§ Record set
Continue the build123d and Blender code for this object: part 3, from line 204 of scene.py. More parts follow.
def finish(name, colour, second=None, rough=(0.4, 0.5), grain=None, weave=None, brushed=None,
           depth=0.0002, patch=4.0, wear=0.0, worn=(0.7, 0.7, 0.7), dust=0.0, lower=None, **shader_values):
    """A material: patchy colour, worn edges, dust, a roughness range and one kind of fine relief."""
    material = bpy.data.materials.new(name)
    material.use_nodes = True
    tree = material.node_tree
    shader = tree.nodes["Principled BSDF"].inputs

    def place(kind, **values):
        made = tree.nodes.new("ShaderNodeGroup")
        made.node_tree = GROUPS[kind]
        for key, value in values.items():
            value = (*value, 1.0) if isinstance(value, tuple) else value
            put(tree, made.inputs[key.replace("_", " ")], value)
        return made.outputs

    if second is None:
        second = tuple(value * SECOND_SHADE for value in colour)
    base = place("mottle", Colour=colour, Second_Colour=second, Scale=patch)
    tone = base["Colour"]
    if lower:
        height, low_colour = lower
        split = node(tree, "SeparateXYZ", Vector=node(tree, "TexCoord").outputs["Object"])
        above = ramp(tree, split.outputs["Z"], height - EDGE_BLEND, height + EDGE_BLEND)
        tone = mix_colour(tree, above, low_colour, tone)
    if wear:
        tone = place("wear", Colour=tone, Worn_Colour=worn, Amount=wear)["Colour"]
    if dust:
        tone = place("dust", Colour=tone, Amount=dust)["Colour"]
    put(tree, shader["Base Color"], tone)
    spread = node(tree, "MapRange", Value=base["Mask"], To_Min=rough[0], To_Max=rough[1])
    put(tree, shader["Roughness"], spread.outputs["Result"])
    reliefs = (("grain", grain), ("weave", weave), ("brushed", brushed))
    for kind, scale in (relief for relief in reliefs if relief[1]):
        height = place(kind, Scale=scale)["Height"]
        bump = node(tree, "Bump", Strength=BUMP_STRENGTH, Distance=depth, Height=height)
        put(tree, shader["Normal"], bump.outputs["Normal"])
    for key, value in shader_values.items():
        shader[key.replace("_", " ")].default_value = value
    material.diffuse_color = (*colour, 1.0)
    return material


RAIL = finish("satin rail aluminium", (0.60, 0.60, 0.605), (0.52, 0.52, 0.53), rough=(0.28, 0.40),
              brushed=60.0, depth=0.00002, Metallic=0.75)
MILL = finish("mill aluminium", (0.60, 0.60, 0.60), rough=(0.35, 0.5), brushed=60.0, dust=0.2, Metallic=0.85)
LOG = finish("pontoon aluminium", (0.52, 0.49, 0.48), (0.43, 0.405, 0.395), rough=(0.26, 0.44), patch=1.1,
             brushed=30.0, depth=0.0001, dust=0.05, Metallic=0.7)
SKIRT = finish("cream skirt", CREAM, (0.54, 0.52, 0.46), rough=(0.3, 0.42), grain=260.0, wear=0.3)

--

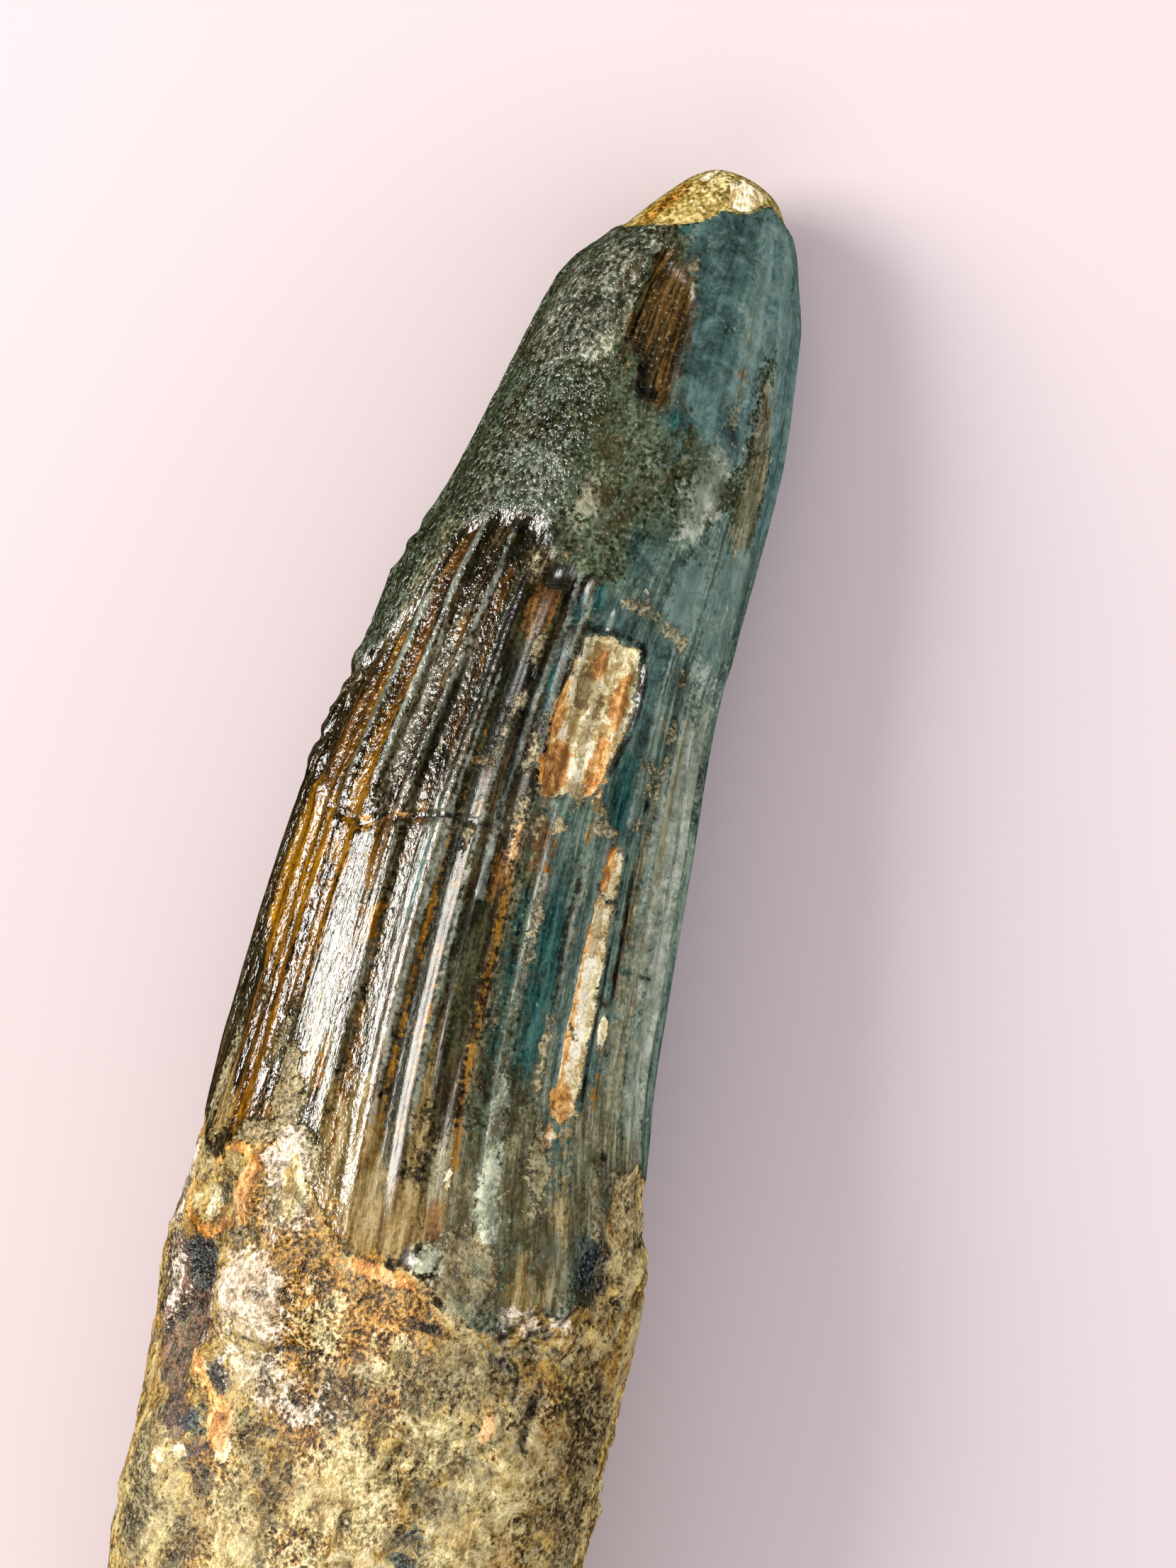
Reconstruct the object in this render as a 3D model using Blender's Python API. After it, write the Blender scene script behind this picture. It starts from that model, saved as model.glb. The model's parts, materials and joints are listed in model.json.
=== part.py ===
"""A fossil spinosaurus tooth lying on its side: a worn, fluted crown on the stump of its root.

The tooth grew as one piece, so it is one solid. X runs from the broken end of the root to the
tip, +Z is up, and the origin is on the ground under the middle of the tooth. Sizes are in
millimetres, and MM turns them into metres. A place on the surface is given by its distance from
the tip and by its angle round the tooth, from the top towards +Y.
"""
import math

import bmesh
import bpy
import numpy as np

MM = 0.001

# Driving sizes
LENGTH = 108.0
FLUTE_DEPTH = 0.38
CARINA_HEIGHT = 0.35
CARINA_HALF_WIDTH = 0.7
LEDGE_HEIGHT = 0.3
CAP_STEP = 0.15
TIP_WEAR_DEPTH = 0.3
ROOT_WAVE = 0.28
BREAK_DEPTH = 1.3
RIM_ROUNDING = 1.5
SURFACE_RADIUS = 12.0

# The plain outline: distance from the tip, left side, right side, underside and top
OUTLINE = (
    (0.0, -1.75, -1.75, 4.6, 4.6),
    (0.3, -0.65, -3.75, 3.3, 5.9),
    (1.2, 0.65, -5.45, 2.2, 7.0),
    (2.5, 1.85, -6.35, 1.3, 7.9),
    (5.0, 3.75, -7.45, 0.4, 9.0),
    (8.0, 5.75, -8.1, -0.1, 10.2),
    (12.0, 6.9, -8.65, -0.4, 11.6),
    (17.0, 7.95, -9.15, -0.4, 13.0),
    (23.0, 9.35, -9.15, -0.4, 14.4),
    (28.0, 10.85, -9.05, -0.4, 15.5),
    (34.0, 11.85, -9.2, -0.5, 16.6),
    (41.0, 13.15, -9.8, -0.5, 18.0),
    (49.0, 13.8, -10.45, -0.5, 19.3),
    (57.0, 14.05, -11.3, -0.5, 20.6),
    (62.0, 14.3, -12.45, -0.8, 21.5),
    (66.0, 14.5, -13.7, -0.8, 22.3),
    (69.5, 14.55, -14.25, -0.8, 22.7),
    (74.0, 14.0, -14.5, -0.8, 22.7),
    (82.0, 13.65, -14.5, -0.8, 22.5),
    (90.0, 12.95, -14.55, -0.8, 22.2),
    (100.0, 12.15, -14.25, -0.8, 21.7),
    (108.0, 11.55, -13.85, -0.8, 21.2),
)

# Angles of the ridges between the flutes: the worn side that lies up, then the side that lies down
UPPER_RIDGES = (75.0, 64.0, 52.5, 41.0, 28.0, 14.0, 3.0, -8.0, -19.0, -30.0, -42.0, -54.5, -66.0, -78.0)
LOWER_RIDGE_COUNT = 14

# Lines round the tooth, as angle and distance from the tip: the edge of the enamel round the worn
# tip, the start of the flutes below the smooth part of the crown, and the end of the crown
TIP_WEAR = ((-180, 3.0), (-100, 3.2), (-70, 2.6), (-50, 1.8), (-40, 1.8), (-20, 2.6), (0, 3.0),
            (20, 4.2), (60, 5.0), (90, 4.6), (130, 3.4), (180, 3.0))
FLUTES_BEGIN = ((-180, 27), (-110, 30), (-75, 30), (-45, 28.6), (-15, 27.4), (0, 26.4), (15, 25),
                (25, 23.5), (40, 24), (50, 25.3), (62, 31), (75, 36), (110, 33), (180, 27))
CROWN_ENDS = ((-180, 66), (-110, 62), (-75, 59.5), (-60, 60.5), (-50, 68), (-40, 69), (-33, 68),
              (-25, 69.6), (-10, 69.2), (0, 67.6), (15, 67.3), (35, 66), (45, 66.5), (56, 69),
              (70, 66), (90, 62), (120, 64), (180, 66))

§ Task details
Begin with the line containing "Reconstruct the object", end with the line containing "of its root.", and repeat every line in that stretch exactly.

§ Output for this task
Reconstruct the object in this render as a 3D model using Blender's Python API. After it, write the Blender scene script behind this picture. It starts from that model, saved as model.glb. The model's parts, materials and joints are listed in model.json.
=== part.py ===
"""A fossil spinosaurus tooth lying on its side: a worn, fluted crown on the stump of its root.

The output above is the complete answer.